Posted by on Wednesday 7 July 2010 in cooking, growing, recipes | 0 comments

I remember eating some of John’s Grandma’s marrow flower fritters at the very start of our relationship and so they always remind me of that exciting trying-new-things-with-a-new-person stage. I’d been thinking about making some with the courgette flowers we’ve had popping up over the last few weeks – when John’s mum arrived with a bag full of them last week.

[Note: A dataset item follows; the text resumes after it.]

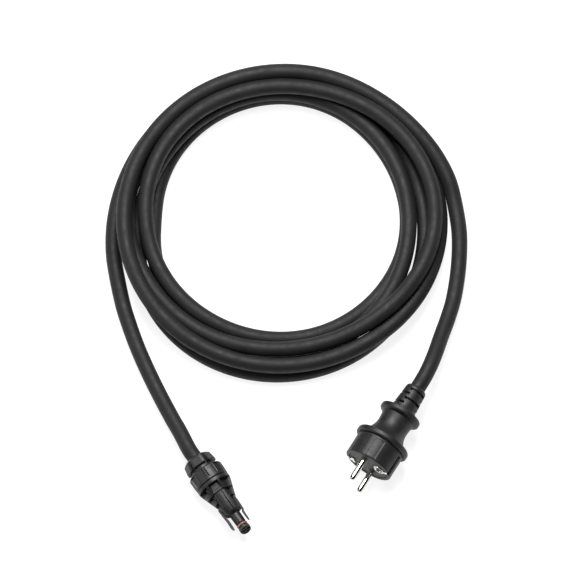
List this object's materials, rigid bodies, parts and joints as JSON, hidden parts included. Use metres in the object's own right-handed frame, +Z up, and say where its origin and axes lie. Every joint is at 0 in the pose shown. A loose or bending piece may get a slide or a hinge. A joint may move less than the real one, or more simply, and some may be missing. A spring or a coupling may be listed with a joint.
{
  "type": "mains connection lead",
  "caption": "Coiled black rubber mains lead with a round latching connector with a gland nut at one end and a moulded round-pin mains plug at the other.",
  "frame": {"origin": "on the surface that the lead lies on, at the centre of the box round the connector and the plug", "axes": "+Z up from that surface, +X from the connector towards the plug, +Y towards the coil"},
  "size_m": [0.2662, 0.376, 0.0427],
  "materials": {
    "cable_rubber": "matt extruded rubber",
    "plug_rubber": "matt moulded rubber",
    "seal_rubber": "soft smooth rubber",
    "connector_plastic": "black moulded, fine spark texture",
    "face_plastic": "dark grey moulded, matt",
    "insert_plastic": "black moulded, smooth",
    "red_silicone": "satin silicone",
    "nickel": "nickel plated, slightly satin",
    "brass_strip": "plain rolled",
    "screw_steel": "zinc plated",
    "core_brown": "smooth insulation",
    "core_blue": "smooth insulation",
    "core_green": "smooth insulation"
  },
  "bodies": {
    "lead": {"cable_coil": "cable_rubber", "connector_core_earth": "core_green", "connector_core_line": "core_brown", "connector_core_neutral": "core_blue", "connector_housing": "connector_plastic", "connector_tail": "cable_rubber", "contact_carrier": "insert_plastic", "contact_earth": "brass_strip", "contact_line": "brass_strip", "contact_neutral": "brass_strip", "crimp_earth": "brass_strip", "crimp_line": "brass_strip", "crimp_neutral": "brass_strip", "earth_clip_left": "nickel", "earth_clip_right": "nickel", "earth_socket": "nickel", "earth_strap": "brass_strip", "keyed_insert": "insert_plastic", "latch_sleeve": "connector_plastic", "nose_o_ring": "red_silicone", "nose_tube": "connector_plastic", "pin_bridge": "face_plastic", "plug_body": "plug_rubber", "plug_core_earth": "core_green", "plug_core_line": "core_brown", "plug_core_neutral": "core_blue", "plug_pin_line": "nickel", "plug_pin_neutral": "nickel", "plug_strain_relief": "plug_rubber", "plug_tail": "cable_rubber", "terminal_screw_earth": "screw_steel", "terminal_screw_line": "screw_steel", "terminal_screw_neutral": "screw_steel"},
    "clamp": {"clamp_cage": "insert_plastic", "cable_seal": "seal_rubber"},
    "nut": {"gland_nut": "connector_plastic"},
    "latch_left": {"latch_arm_left": "connector_plastic"},
    "latch_right": {"latch_arm_right": "connector_plastic"}
  },
  "joints": [
    {"name": "nut_slide", "type": "slide", "parent": "lead", "child": "clamp", "axis": [-0.5519, 0.8339, 0], "range_m": [0, 0.004]},
    {"name": "nut_turn", "type": "hinge", "parent": "clamp", "child": "nut", "pos_m": [-0.08186, 0.00094, 0.01398], "axis": [-0.5519, 0.8339, 0], "range_deg": [0, 720]},
    {"name": "latch_left_flex", "type": "hinge", "parent": "lead", "child": "latch_left", "pos_m": [-0.06218, -0.04191, 0.01244], "axis": [-0.1734, -0.1148, 0.9781], "range_deg": [-2, 4], "stiffness_Nm_per_rad": 0.5},
    {"name": "latch_right_flex", "type": "hinge", "parent": "lead", "child": "latch_right", "pos_m": [-0.0501, -0.03392, 0.01552], "axis": [0.1734, 0.1148, -0.9781], "range_deg": [-2, 4], "stiffness_Nm_per_rad": 0.5}
  ],
  "couplings": [
    {"joint": "nut_slide", "follows": "nut_turn", "m_per_rad": 0.000318}
  ]
}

While I encouraged our niece Mia to play ukelele and take photos of strange things, John and his mum whipped up a batch of fritters for lunch. Here’s the recipe – but unfortunately it’s a bit vague as it’s not been written down in their family for decades (if ever!) <- suggestions for revisions gratefully received!


Marrow Flower Fritters Recipe

Ingredients (to make roughly 6 palm-size fritters)
Self Raising Flour about 2oz/50g per egg
The aforementioned egg or eggs
About 6 marrow flowers per egg
Some courgette/zucchini (optional but makes it more of a meal)
Pinch of salt
A little black pepper
A little water
Oil for frying

Method
Tear up the marrow flowers into pieces – size is up to you – anything from confetti size to about half the original petal size. If your plants are already fruiting, you can add a thinly sliced courgette (zucchini) to the mix too.

Mix the flour, egg, salt and water together to achieve the consistency of American pancake/drop scone batter – slightly thicker than usual British pancake batter.

Mix the flowers (and courgette, if you’re using that) into the batter.

Heat up some oil in a frying pan for shallow frying. (John & his mum used less oil when they made them and they stuck & burnt a bit.)

Drop a dollop of the batter-with-flowers into the hot oil and fry until golden brown. Flip over to cook the other side and serve immediately. John & his mum ground some more salt onto the top of the cooked fritters but that made them too salty for me – I’d have much preferred more pepper on top instead.